Evidently I’m not alone in lambasting the Argus for something it printed on the front of its local “news” section more than a week ago. Former U.S. Sen. Jim Abourezk has an op-ed column today pointing out what he perceives as additional inaccuracies in the newspaper’s blog entry on why the Iraq War was justified. But Abourezk doesn’t limit himself to the falsehood documented in my recent blog entry.
Like I did, Abourezk points out that the claim that Saddam kicked out the weapons inspectors in 1998 — the first reason the Argus gave for justifying the war in Iraq — is simply false. He also points out how three other statements in the blog entry (and I do not recall which, if any, showed up in the dead wood edition) were wrong or even outright false. I didn’t examine his additional points simply because the one I addressed was beyond dispute. After all, as I pointed out, the falsity of the canard about the weapons inspectors being kicked out in 1998 was established before the Iraq War even began. Nor does it take much of a fact-checking effort to find that out.
Abourezk also asks the Argus to publish a correction. But to my knowledge, there never has been a correction published in the paper, despite the fact the most demonstrably false statement appeared there. The errors in the piece have been brought to the attention of the writer and the editorial staff at least twice. So why is it evidently exempt from the paper’s statement of “newsroom ethics,” which say it will “correct errors promptly,” regardless of whether they appear in news items or editorials?
Is it that the misstatements first appeared in the blog and thereby somehow immunized from the paper’s ethical standards? Is it simply reluctance to admit a misstatement? Or is it that the so-called “liberal media” doesn’t want to acknowledge that it doesn’t fact check and simply continues to blithely pass along and endorse lies used to start the Iraq War?
In the end, the answer doesn’t really matter because we only have two choices: quit subscribing or accept whatever the Argus doles out. Unlike TV or radio, you can’t just turn the channel. But each week, I move closer and closer to the first option.

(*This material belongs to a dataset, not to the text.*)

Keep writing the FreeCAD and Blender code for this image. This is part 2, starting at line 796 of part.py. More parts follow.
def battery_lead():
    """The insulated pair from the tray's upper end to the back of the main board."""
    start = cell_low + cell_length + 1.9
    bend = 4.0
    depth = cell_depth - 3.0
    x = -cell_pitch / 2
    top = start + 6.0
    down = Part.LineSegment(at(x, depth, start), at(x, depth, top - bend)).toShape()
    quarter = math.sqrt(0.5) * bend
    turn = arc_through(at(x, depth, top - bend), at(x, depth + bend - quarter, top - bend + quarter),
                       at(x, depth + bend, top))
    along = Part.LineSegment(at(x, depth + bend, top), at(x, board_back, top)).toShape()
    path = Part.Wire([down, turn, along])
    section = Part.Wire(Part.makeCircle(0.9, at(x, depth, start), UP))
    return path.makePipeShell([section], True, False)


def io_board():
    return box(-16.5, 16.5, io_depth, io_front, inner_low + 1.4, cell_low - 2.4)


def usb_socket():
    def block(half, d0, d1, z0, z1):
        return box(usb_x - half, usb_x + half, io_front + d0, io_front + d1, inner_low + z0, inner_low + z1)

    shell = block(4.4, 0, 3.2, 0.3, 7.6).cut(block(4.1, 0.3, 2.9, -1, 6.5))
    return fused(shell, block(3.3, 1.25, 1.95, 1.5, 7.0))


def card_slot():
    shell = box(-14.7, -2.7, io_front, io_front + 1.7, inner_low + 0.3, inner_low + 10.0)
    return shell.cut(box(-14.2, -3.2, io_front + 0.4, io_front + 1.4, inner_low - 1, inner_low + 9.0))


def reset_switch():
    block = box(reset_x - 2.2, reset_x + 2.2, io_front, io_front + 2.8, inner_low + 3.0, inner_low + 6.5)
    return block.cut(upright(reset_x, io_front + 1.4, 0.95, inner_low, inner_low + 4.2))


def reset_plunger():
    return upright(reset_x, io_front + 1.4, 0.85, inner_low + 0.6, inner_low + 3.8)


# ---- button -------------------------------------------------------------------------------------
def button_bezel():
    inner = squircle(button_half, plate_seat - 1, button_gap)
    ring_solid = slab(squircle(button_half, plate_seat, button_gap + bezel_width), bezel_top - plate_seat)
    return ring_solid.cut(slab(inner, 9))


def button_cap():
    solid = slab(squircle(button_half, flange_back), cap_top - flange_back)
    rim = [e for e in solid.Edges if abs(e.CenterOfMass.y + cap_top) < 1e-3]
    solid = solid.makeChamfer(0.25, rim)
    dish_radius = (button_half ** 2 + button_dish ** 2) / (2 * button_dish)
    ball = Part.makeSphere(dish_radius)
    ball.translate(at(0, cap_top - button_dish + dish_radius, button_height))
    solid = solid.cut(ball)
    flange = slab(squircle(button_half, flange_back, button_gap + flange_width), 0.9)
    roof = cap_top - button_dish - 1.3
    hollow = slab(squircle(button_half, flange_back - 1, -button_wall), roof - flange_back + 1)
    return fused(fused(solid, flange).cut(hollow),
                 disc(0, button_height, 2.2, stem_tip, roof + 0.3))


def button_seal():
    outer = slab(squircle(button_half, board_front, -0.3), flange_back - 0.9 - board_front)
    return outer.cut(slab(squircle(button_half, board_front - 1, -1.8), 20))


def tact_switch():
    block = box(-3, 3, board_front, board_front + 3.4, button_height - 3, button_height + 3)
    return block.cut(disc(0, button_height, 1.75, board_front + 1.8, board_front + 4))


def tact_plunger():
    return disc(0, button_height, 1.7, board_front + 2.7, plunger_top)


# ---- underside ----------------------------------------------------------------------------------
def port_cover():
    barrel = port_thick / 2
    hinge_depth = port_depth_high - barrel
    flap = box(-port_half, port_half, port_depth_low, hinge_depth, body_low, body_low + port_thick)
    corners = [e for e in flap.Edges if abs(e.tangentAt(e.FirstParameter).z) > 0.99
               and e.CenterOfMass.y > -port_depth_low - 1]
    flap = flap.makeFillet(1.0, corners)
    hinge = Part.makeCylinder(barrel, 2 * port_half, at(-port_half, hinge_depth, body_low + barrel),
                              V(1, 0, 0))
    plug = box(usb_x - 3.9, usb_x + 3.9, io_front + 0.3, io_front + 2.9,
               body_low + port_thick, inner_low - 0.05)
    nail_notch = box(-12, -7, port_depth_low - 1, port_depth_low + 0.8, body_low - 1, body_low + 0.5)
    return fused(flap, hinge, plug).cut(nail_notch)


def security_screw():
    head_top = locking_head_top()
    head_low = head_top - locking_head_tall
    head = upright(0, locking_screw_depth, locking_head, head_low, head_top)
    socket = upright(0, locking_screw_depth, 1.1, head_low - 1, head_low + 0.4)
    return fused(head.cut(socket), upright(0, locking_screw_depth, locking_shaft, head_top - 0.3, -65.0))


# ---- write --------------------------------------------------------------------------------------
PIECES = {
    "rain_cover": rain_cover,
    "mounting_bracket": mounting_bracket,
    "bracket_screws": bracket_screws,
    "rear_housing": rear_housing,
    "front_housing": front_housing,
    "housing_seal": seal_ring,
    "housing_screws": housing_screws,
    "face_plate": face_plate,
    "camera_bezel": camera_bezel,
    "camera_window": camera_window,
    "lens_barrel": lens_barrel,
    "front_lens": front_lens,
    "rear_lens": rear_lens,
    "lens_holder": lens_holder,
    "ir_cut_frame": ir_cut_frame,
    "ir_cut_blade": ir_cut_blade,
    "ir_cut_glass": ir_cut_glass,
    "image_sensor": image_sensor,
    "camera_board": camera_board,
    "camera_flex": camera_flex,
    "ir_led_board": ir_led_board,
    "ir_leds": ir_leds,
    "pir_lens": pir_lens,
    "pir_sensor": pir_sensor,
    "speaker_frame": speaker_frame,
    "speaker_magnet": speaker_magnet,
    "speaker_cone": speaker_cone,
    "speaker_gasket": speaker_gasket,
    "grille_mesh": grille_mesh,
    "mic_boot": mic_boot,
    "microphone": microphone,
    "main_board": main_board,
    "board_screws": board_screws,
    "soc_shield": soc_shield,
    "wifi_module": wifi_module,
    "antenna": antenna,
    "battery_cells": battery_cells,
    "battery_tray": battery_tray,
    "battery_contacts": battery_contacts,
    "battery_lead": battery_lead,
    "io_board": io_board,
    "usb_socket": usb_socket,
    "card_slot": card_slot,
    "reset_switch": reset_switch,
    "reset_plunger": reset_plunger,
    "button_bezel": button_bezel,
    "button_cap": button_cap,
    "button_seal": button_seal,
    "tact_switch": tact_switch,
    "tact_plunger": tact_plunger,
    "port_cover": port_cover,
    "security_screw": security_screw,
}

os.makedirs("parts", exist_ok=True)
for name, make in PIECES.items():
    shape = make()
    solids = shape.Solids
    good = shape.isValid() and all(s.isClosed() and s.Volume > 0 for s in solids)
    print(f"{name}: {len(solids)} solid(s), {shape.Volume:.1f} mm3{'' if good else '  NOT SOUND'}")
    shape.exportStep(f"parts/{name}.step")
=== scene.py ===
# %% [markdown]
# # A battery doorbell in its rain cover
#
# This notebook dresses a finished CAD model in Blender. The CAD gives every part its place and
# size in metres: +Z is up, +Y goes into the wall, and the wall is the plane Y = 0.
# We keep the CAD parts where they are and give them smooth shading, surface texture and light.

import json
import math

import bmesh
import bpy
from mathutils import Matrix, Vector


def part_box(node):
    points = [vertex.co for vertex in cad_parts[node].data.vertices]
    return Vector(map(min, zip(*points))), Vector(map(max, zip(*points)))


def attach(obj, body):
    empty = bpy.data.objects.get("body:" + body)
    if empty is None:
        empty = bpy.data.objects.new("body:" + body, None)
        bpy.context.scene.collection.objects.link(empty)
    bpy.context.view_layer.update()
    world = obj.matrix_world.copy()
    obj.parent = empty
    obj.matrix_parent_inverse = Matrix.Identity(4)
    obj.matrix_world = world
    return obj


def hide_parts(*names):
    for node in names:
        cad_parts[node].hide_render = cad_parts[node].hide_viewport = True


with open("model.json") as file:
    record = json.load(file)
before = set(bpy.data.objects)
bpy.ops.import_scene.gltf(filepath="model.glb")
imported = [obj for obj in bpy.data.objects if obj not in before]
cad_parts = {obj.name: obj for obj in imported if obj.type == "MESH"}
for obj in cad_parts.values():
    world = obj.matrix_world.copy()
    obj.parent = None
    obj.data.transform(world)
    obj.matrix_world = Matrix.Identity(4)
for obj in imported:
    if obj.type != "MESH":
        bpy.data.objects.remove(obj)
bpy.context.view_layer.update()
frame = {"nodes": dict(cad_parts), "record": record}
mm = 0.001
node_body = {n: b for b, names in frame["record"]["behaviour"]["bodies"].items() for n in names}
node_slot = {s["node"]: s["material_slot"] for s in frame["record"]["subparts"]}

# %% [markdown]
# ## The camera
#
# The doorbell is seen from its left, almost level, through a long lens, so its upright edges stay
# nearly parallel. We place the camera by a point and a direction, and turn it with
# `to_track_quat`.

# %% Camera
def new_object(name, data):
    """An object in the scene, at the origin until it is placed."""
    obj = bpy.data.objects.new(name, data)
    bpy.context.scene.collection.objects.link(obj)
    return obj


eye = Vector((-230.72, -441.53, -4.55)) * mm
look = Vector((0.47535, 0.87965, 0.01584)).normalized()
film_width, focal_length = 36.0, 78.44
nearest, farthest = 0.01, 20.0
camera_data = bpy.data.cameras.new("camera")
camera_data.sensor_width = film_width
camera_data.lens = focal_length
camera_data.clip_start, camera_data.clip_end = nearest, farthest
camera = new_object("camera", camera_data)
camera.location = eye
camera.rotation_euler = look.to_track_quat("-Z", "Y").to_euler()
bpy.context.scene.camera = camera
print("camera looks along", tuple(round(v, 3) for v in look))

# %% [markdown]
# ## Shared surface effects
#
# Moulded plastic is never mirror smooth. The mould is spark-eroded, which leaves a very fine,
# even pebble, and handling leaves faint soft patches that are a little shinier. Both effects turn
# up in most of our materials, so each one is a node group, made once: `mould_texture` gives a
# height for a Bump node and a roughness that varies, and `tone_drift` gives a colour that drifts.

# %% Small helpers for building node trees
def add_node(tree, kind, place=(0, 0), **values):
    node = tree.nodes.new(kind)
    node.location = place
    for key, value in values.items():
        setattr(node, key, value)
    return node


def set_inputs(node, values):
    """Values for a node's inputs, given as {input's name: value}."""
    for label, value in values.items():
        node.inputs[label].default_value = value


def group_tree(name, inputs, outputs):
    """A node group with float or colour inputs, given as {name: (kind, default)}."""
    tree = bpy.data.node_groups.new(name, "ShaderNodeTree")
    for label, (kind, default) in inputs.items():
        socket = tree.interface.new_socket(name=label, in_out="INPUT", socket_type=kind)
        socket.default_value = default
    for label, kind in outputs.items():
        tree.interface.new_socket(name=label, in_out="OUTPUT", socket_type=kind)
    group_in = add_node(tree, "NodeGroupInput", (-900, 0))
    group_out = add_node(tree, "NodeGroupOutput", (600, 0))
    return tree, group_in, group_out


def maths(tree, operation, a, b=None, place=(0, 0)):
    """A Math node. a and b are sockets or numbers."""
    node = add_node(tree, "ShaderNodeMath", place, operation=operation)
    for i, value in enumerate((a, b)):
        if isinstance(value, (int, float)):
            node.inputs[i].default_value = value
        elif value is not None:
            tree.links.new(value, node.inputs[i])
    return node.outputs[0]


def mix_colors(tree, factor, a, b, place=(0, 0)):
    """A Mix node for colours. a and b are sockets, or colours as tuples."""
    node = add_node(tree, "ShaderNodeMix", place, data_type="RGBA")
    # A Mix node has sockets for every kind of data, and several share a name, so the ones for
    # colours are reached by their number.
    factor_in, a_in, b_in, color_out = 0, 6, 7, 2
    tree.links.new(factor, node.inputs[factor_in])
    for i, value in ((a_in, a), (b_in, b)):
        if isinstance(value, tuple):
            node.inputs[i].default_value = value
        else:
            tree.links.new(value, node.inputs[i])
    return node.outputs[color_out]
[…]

UPDATE: The Argus ran the following correction in its Jan. 19 edition: “In 1998, the United Nations removed its weapons inspectors from Iraq in advance of U.S.-led airstrikes and after Iraq stopped cooperating with inspections. This information was incorrect in an excerpt from a Voices blog entry in the Dec. 30 newspaper.”
Neither in what it gives, nor in what it does not give, nor in the mode of presentation, must the unclouded face of truth suffer wrong. Comment is free, but facts are sacred.